SPDY is on (as of this comment anyway).
Thanks to QUFB for submitting this, I would have likely missed this otherwise.

    +    if (ctx->size < 0 || ctx->length < 0) {
    +        goto invalid;
    +    }
    +
I don't know C/C++ but I was under the impression nobody used goto? Is there anything good/bad about using it?
GOTO is often involved in error handling. If there are a bunch of different ways that code inside a function can fail, and the cleanup after failure involves tearing down the same objects, etc... then it's usually considered acceptable to use GOTO to target it.
It's not uncommon in C as an alternative to exceptions. You don't want to be using it for every-day flow control, but when you're checking results from syscalls repeatedly, using a gigantic nested if-else chain would get more messy than using goto. The other alternative is early return/exit calls, but then you have to remember to clean up everything each time before you return/exit.
In this case goto is used as a form of "exception" handling, which is a perfectly fine use case for goto if you have an imperative language like C without exceptions or exception handling mechanisms. In fact it would probably be bad style not to use goto in this case.

If you have a better way to express the control flow you should use it instead though.

Why wouldn't you use goto? It's not like it isn't constrained to the function you're in.
(comment deleted)
Simple minded programmers are banned from using goto. The reason is a lot of Basic programs from 1970 that lead to the term 'spaghetti code'.

If you are an expert programmer, you can use it in some parts where efficiency is important.
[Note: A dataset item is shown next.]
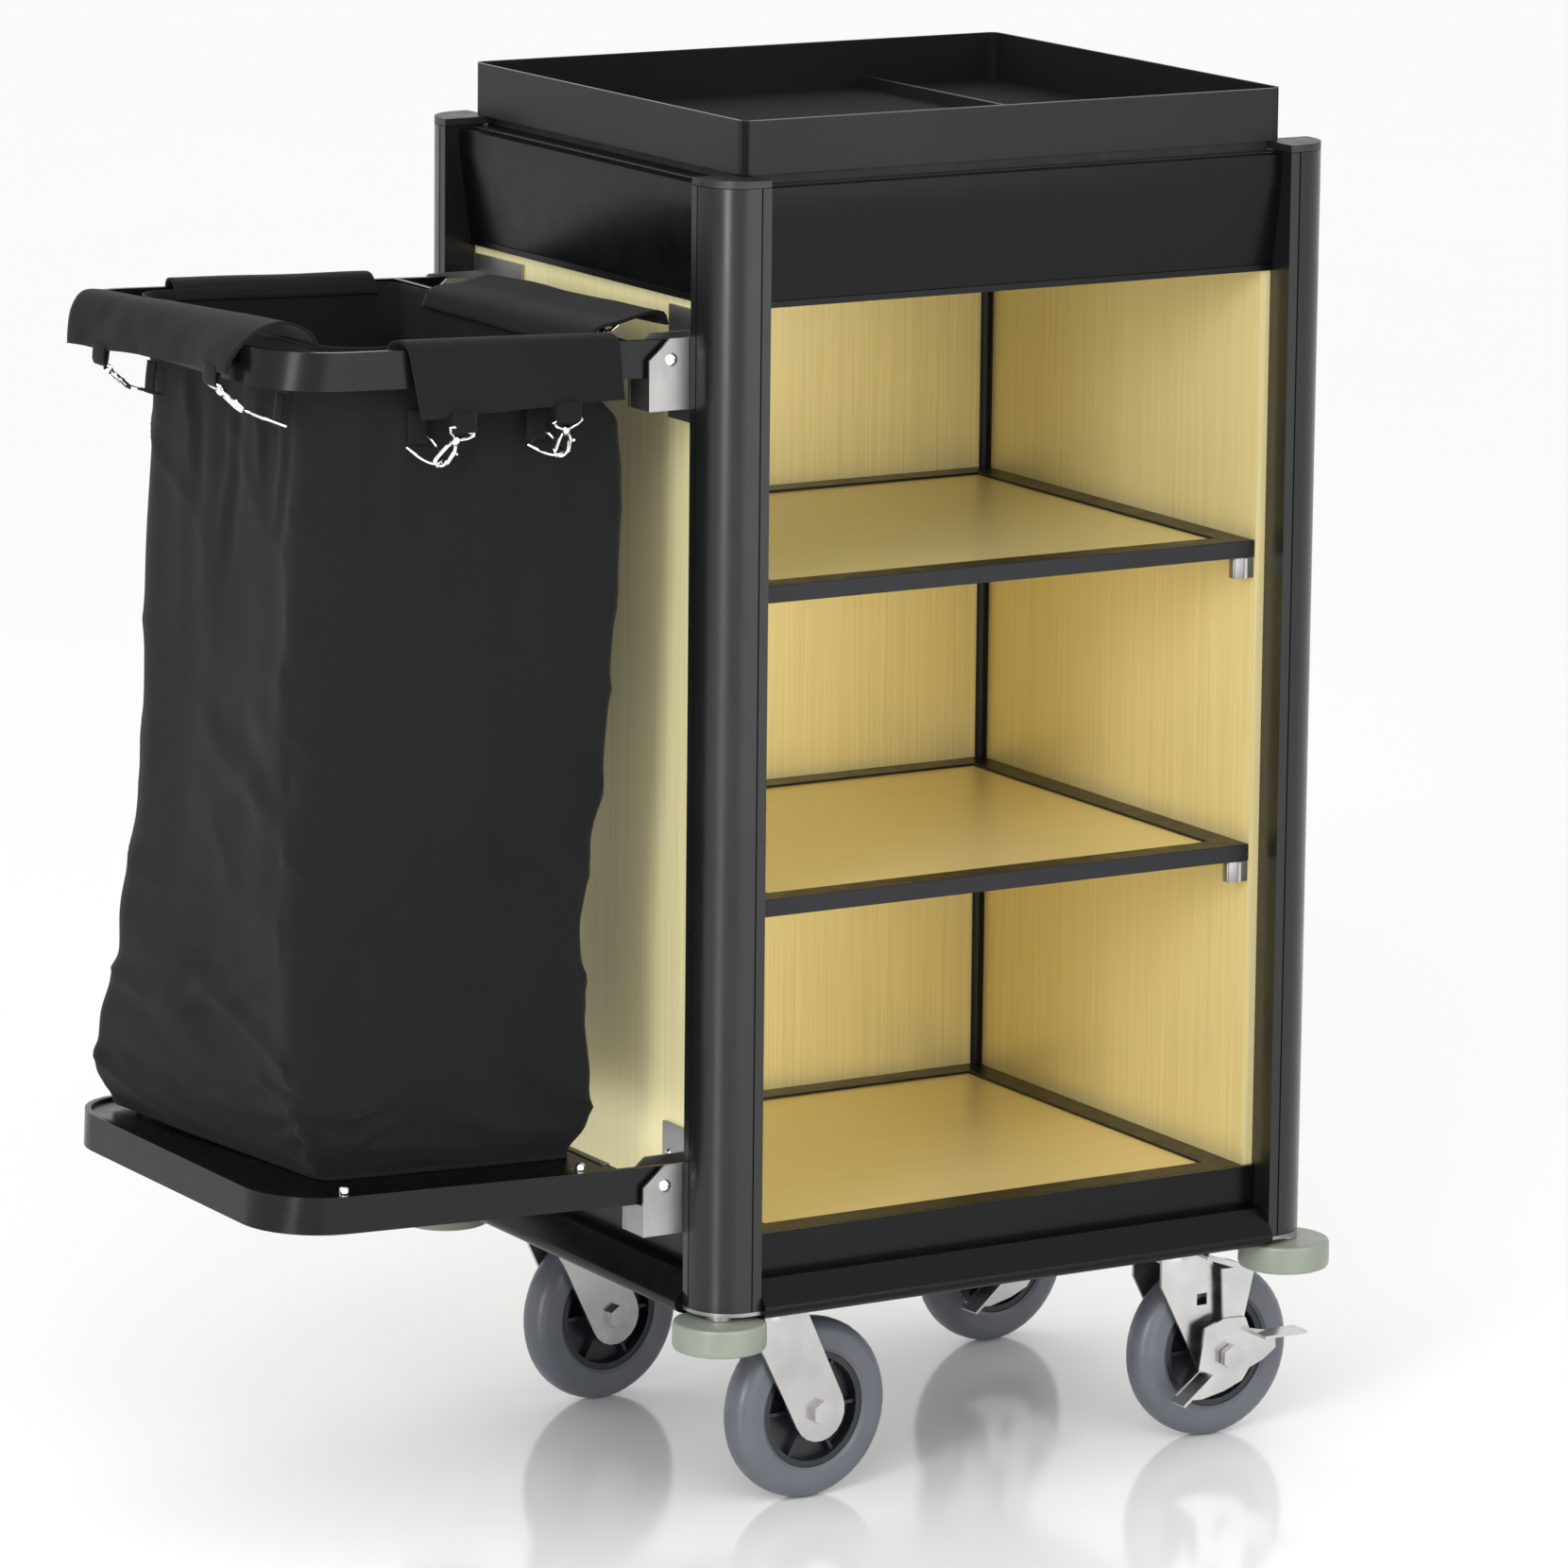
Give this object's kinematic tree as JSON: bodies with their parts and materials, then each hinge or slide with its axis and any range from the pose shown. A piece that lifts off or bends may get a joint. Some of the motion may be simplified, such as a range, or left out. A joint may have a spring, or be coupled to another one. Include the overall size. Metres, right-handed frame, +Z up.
{
  "type": "housekeeping cart",
  "caption": "Open-fronted service cabinet with shelves and a top tray, rolling on swivel casters, with a folding bag rack and a folding platform at one end.",
  "frame": {"origin": "on the floor, under the middle of the cart's bounding box", "axes": "+Z up; -Y out of the open shelf side; -X towards the bag rack"},
  "size_m": [0.9618, 0.5356, 1.14],
  "materials": {
    "black_anodised": "satin black anodised",
    "black_plastic": "matte",
    "black_trim": "satin black",
    "gold_laminate": "board with a brushed gold laminate",
    "stainless": "fine brushed",
    "black_board": "black painted board",
    "black_sheet": "satin black powder coat",
    "zinc": "bright zinc plated",
    "grey_tyre": "smooth grey",
    "dark_hub": "moulded dark grey",
    "bumper_rubber": "pale grey-green",
    "black_fabric": "plain woven polyester"
  },
  "bodies": {
    "cabinet": {"corner_post_front_left": "black_anodised", "corner_post_front_right": "black_anodised", "corner_post_back_left": "black_anodised", "corner_post_back_right": "black_anodised", "post_cap_front_left": "black_plastic", "post_cap_front_right": "black_plastic", "post_cap_back_left": "black_plastic", "post_cap_back_right": "black_plastic", "left_panel": "gold_laminate", "right_panel": "gold_laminate", "back_panel": "gold_laminate", "bottom_shelf_board": "gold_laminate", "bottom_shelf_frame": "black_trim", "lower_shelf_board": "gold_laminate", "lower_shelf_frame": "black_trim", "upper_shelf_board": "gold_laminate", "upper_shelf_frame": "black_trim", "chassis_board": "black_board", "top_board": "black_board", "tray_box": "black_anodised", "tray_divider": "black_plastic", "front_fascia": "black_anodised", "back_fascia": "black_anodised", "left_fascia": "black_anodised", "right_fascia": "black_anodised", "front_base_rail": "black_anodised", "back_base_rail": "black_anodised", "left_base_rail": "black_anodised", "right_base_rail": "black_anodised", "upper_bracket_front": "stainless", "upper_bracket_back": "stainless", "lower_bracket_front": "stainless", "lower_bracket_back": "stainless", "corner_plate_front_left": "stainless", "corner_plate_front_right": "stainless", "corner_plate_back_left": "stainless", "corner_plate_back_right": "stainless"},
    "bag_rack": {"bag_frame": "black_sheet", "bag": "black_fabric"},
    "platform": {"platform_frame": "black_sheet", "platform_board": "black_sheet"},
    "caster_front_left": {"fork_front_left": "zinc"},
    "wheel_front_left": {"tyre_front_left": "grey_tyre", "hub_front_left": "dark_hub"},
    "caster_front_right": {"fork_front_right": "zinc"},
    "wheel_front_right": {"tyre_front_right": "grey_tyre", "hub_front_right": "dark_hub"},
    "caster_back_left": {"fork_back_left": "zinc"},
    "wheel_back_left": {"tyre_back_left": "grey_tyre", "hub_back_left": "dark_hub"},
    "caster_back_right": {"fork_back_right": "zinc"},
    "wheel_back_right": {"tyre_back_right": "grey_tyre", "hub_back_right": "dark_hub"},
    "brake_front_right": {"brake_rocker_front_right": "zinc"},
    "brake_back_right": {"brake_rocker_back_right": "zinc"},
    "bumper_front_left": {"bumper_roller_front_left": "bumper_rubber"},
    "bumper_front_right": {"bumper_roller_front_right": "bumper_rubber"},
    "bumper_back_left": {"bumper_roller_back_left": "bumper_rubber"},
    "bumper_back_right": {"bumper_roller_back_right": "bumper_rubber"}
  },
  "joints": [
    {"name": "bag_rack_fold", "type": "hinge", "parent": "cabinet", "child": "bag_rack", "pos_m": [-0.1376, 0, 0.953], "axis": [0, 1, 0], "range_deg": [0, 83], "deforming": ["bag"]},
    {"name": "platform_fold", "type": "hinge", "parent": "cabinet", "child": "platform", "pos_m": [-0.1376, 0, 0.2865], "axis": [0, 1, 0], "range_deg": [0, 88]},
    {"name": "swivel_front_left", "type": "hinge", "parent": "cabinet", "child": "caster_front_left", "pos_m": [-0.0261, -0.168, 0.17], "axis": [0, 0, 1], "continuous": true},
    {"name": "spin_front_left", "type": "hinge", "parent": "caster_front_left", "child": "wheel_front_left", "pos_m": [0.01574, -0.16434, 0.075], "axis": [-0.0872, 0.9962, 0], "continuous": true},
    {"name": "swivel_front_right", "type": "hinge", "parent": "cabinet", "child": "caster_front_right", "pos_m": [0.3639, -0.168, 0.17], "axis": [0, 0, 1], "continuous": true},
    {"name": "spin_front_right", "type": "hinge", "parent": "caster_front_right", "child": "wheel_front_right", "pos_m": [0.4059, -0.168, 0.075], "axis": [0, 1, 0], "continuous": true},
    {"name": "swivel_back_left", "type": "hinge", "parent": "cabinet", "child": "caster_back_left", "pos_m": [-0.0261, 0.168, 0.17], "axis": [0, 0, 1], "continuous": true},
    {"name": "spin_back_left", "type": "hinge", "parent": "caster_back_left", "child": "wheel_back_left", "pos_m": [0.01549, 0.17385, 0.075], "axis": [-0.1392, 0.9903, 0], "continuous": true},
    {"name": "swivel_back_right", "type": "hinge", "parent": "cabinet", "child": "caster_back_right", "pos_m": [0.3639, 0.168, 0.17], "axis": [0, 0, 1], "continuous": true},
    {"name": "spin_back_right", "type": "hinge", "parent": "caster_back_right", "child": "wheel_back_right", "pos_m": [0.40567, 0.17239, 0.075], "axis": [-0.1045, 0.9945, 0], "continuous": true},
    {"name": "brake_front_right", "type": "hinge", "parent": "caster_front_right", "child": "brake_front_right", "pos_m": [0.4059, -0.202, 0.075], "axis": [0, 1, 0], "range_deg": [0, 20]},
    {"name": "brake_back_right", "type": "hinge", "parent": "caster_back_right", "child": "brake_back_right", "pos_m": [0.40922, 0.13858, 0.075], "axis": [-0.1045, 0.9945, 0], "range_deg": [0, 20]},
    {"name": "bumper_front_left", "type": "hinge", "parent": "cabinet", "child": "bumper_front_left", "pos_m": [-0.1029, -0.2298, 0.167], "axis": [0, 0, 1], "continuous": true},
    {"name": "bumper_front_right", "type": "hinge", "parent": "cabinet", "child": "bumper_front_right", "pos_m": [0.4407, -0.2298, 0.167], "axis": [0, 0, 1], "continuous": true},
    {"name": "bumper_back_left", "type": "hinge", "parent": "cabinet", "child": "bumper_back_left", "pos_m": [-0.1029, 0.2298, 0.167], "axis": [0, 0, 1], "continuous": true},
    {"name": "bumper_back_right", "type": "hinge", "parent": "cabinet", "child": "bumper_back_right", "pos_m": [0.4407, 0.2298, 0.167], "axis": [0, 0, 1], "continuous": true}
  ]
}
Finite State Machine implementations are a common use.

I don't get it, it seems to me that this fix is incorrect.

It's pointless to check for such a signed integer overflow after it happened.

Why is length stored with a signed integer in the first place?
It's (mis)using off_t, which allows for negative offsets (for obvious reasons). You also don't need signed integers to have integer overflows.
I think you're right, unless nginx uses --fwrapv or it's equivalent on every compiler.